— START —

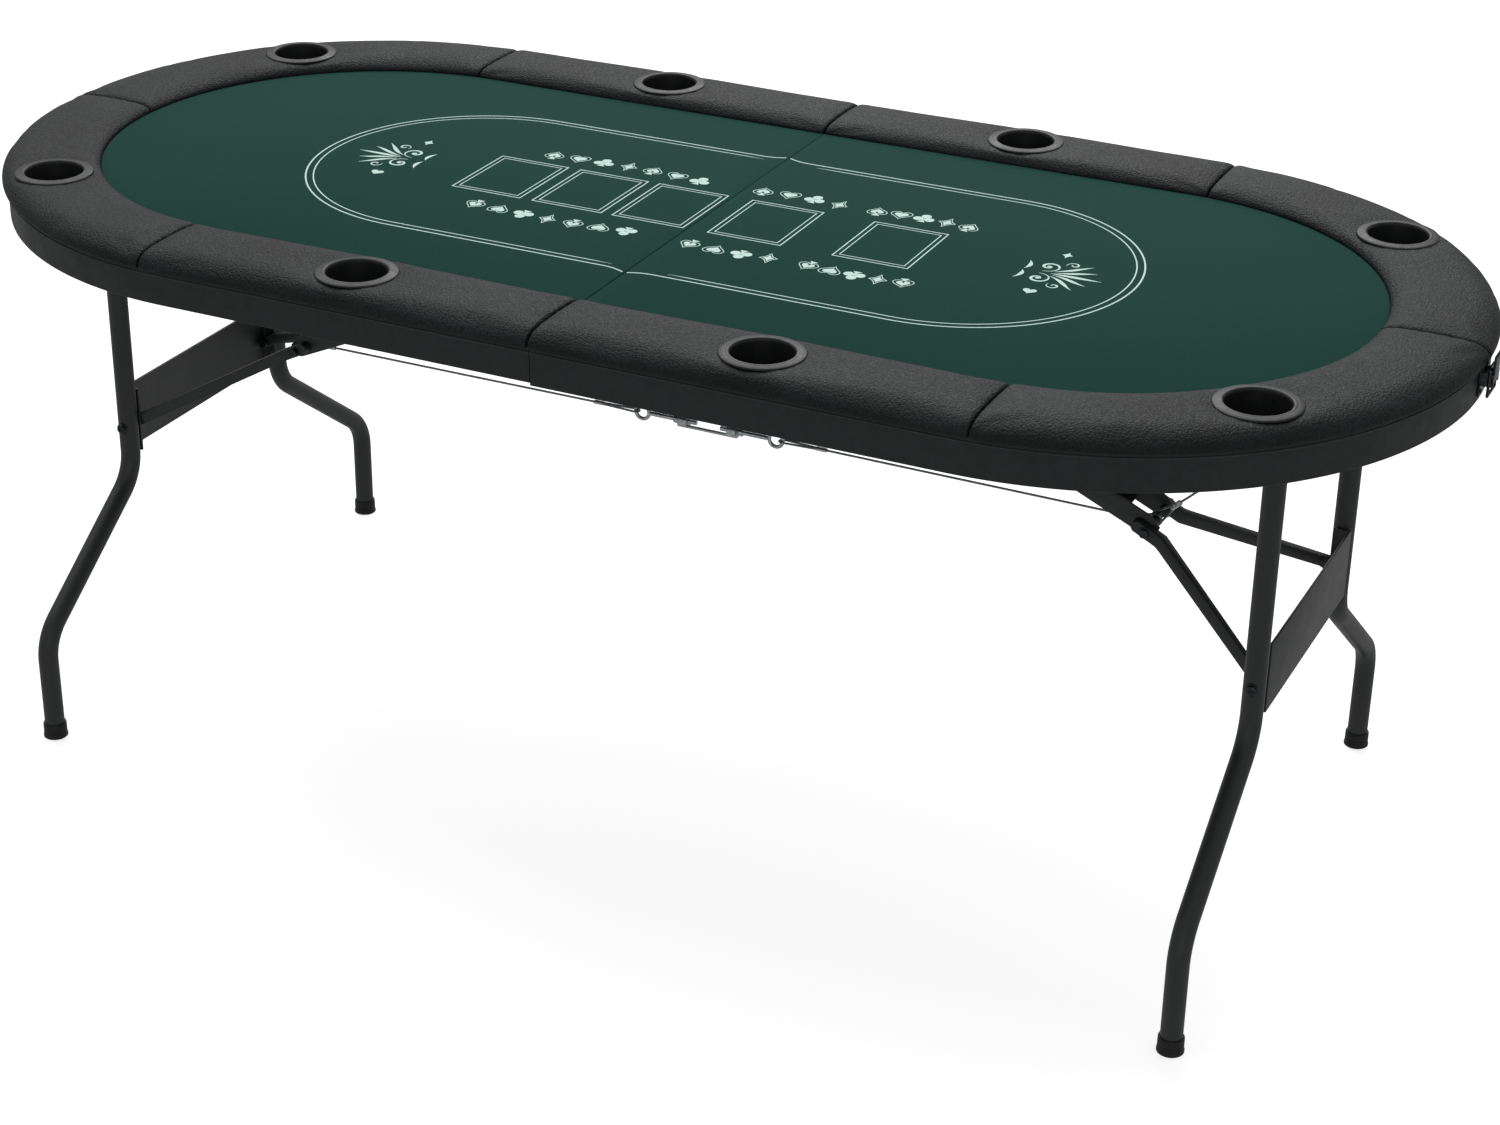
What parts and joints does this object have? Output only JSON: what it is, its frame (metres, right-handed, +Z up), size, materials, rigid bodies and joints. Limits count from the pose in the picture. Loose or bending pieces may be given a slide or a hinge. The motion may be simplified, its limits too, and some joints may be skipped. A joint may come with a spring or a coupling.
{
  "type": "folding poker table",
  "caption": "Oval folding poker table with padded rail, cup holders, printed green felt and S-bent folding legs tied by a wire-rope truss.",
  "frame": {"origin": "on the floor, under the centre of the table", "axes": "+X along the table's length, towards the latch end; +Y across it; +Z up"},
  "size_m": [1.8514, 0.88, 0.7255],
  "materials": {
    "leatherette": "pebbled black leatherette over foam",
    "felt": "dark green felt with a pale printed layout",
    "cup_plastic": "black moulded plastic",
    "board": "black-faced board",
    "apron_paint": "matte black laminate",
    "foot_rubber": "black moulded foot cap",
    "black_powder_coat": "black powder coat",
    "zinc": "zinc-plated steel"
  },
  "bodies": {
    "left_half": {"deck_left": "board", "felt_left": "felt", "apron_left_half": "apron_paint", "pad_left_front_mid": "leatherette", "pad_left_front_end": "leatherette", "pad_left_back_mid": "leatherette", "pad_left_back_end": "leatherette", "cup_left_front_mid": "cup_plastic", "cup_left_front_end": "cup_plastic", "cup_left_back_mid": "cup_plastic", "cup_left_back_end": "cup_plastic", "hinge_leaf_left": "zinc", "brackets_left": "black_powder_coat", "rope_anchor_left": "zinc", "rope_left": "zinc", "hinge_pins": "zinc", "latch_keeper": "black_powder_coat"},
    "left_leg_frame": {"leg_left_front": "black_powder_coat", "leg_left_back": "black_powder_coat", "axle_left": "black_powder_coat", "cross_plate_left": "black_powder_coat", "feet_left": "foot_rubber", "leg_bolts_left": "black_powder_coat"},
    "left_arms": {"arm_left_front": "black_powder_coat", "arm_left_back": "black_powder_coat", "knee_bolts_left": "black_powder_coat"},
    "left_link": {"link_left": "black_powder_coat"},
    "right_half": {"deck_right": "board", "felt_right": "felt", "apron_right_half": "apron_paint", "pad_right_front_mid": "leatherette", "pad_right_front_end": "leatherette", "pad_right_back_mid": "leatherette", "pad_right_back_end": "leatherette", "cup_right_front_mid": "cup_plastic", "cup_right_front_end": "cup_plastic", "cup_right_back_mid": "cup_plastic", "cup_right_back_end": "cup_plastic", "hinge_leaf_right": "zinc", "brackets_right": "black_powder_coat", "rope_anchor_right": "zinc", "rope_right": "zinc", "latch_base": "black_powder_coat"},
    "right_leg_frame": {"leg_right_front": "black_powder_coat", "leg_right_back": "black_powder_coat", "axle_right": "black_powder_coat", "cross_plate_right": "black_powder_coat", "feet_right": "foot_rubber", "leg_bolts_right": "black_powder_coat"},
    "right_arms": {"arm_right_front": "black_powder_coat", "arm_right_back": "black_powder_coat", "knee_bolts_right": "black_powder_coat"},
    "right_link": {"link_right": "black_powder_coat"},
    "turnbuckle_left_end": {"turnbuckle_eye_left": "zinc"},
    "turnbuckle_right_end": {"turnbuckle_eye_right": "zinc"},
    "turnbuckle": {"turnbuckle_body": "zinc"},
    "latch_handle": {"latch_lever": "black_powder_coat"},
    "latch_loop": {"latch_bail": "black_powder_coat"}
  },
  "joints": [
    {"name": "table_fold", "type": "hinge", "parent": "left_half", "child": "right_half", "pos_m": [0, 0, 0.653], "axis": [0, 1, 0], "range_deg": [0, 90], "deforming": ["rope_left", "rope_right"]},
    {"name": "turnbuckle_left_swing", "type": "hinge", "parent": "left_half", "child": "turnbuckle_left_end", "pos_m": [0, 0, 0.653], "axis": [0, 1, 0], "range_deg": [0, 45], "deforming": ["rope_left"]},
    {"name": "turnbuckle_right_swing", "type": "hinge", "parent": "right_half", "child": "turnbuckle_right_end", "pos_m": [0, 0, 0.653], "axis": [0, 1, 0], "range_deg": [-45, 0], "deforming": ["rope_right"]},
    {"name": "turnbuckle_turn", "type": "hinge", "parent": "turnbuckle_left_end", "child": "turnbuckle", "pos_m": [0, 0, 0.438], "axis": [1, 0, 0], "continuous": true},
    {"name": "left_leg_fold", "type": "hinge", "parent": "left_half", "child": "left_leg_frame", "pos_m": [-0.742, 0, 0.671], "axis": [0, -1, 0], "range_deg": [0, 90]},
    {"name": "left_link_swing", "type": "hinge", "parent": "left_half", "child": "left_link", "pos_m": [-0.034, 0, 0.681], "axis": [0, -1, 0], "range_deg": [-23.66, 0], "deforming": ["rope_left"]},
    {"name": "left_arm_swing", "type": "hinge", "parent": "left_leg_frame", "child": "left_arms", "pos_m": [-0.742, 0, 0.352], "axis": [0, -1, 0], "range_deg": [0, 62.06]},
    {"name": "right_leg_fold", "type": "hinge", "parent": "right_half", "child": "right_leg_frame", "pos_m": [0.742, 0, 0.671], "axis": [0, 1, 0], "range_deg": [0, 90]},
    {"name": "right_link_swing", "type": "hinge", "parent": "right_half", "child": "right_link", "pos_m": [0.034, 0, 0.681], "axis": [0, 1, 0], "range_deg": [-23.66, 0], "deforming": ["rope_right"]},
    {"name": "right_arm_swing", "type": "hinge", "parent": "right_leg_frame", "child": "right_arms", "pos_m": [0.742, 0, 0.352], "axis": [0, 1, 0], "range_deg": [0, 62.06]},
    {"name": "latch_open", "type": "hinge", "parent": "right_half", "child": "latch_handle", "pos_m": [0.918, 0, 0.684], "axis": [0, 1, 0], "range_deg": [0, 120]},
    {"name": "latch_loop_swing", "type": "hinge", "parent": "latch_handle", "child": "latch_loop", "pos_m": [0.918, 0, 0.695], "axis": [0, 1, 0], "range_deg": [-120, 0]}
  ],
  "couplings": [
    {"joint": "turnbuckle_left_swing", "follows": "table_fold", "ratio": 0.5},
    {"joint": "turnbuckle_right_swing", "follows": "table_fold", "ratio": -0.5},
    {"joint": "left_link_swing", "follows": "left_leg_fold", "ratio": -0.26277},
    {"joint": "left_arm_swing", "follows": "left_leg_fold", "ratio": 0.68945},
    {"joint": "right_link_swing", "follows": "right_leg_fold", "ratio": -0.26277},
    {"joint": "right_arm_swing", "follows": "right_leg_fold", "ratio": 0.68945},
    {"joint": "latch_loop_swing", "follows": "latch_open", "ratio": -1}
  ]
}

— END —

# Aim of the task:
Find the word "bodies" and list each line it appears in.

# Answer below:
What parts and joints does this object have? Output only JSON: what it is, its frame (metres, right-handed, +Z up), size, materials, rigid bodies and joints. Limits count from the pose in the picture. Loose or bending pieces may be given a slide or a hinge. The motion may be simplified, its limits too, and some joints may be skipped. A joint may come with a spring or a coupling.
  "bodies": {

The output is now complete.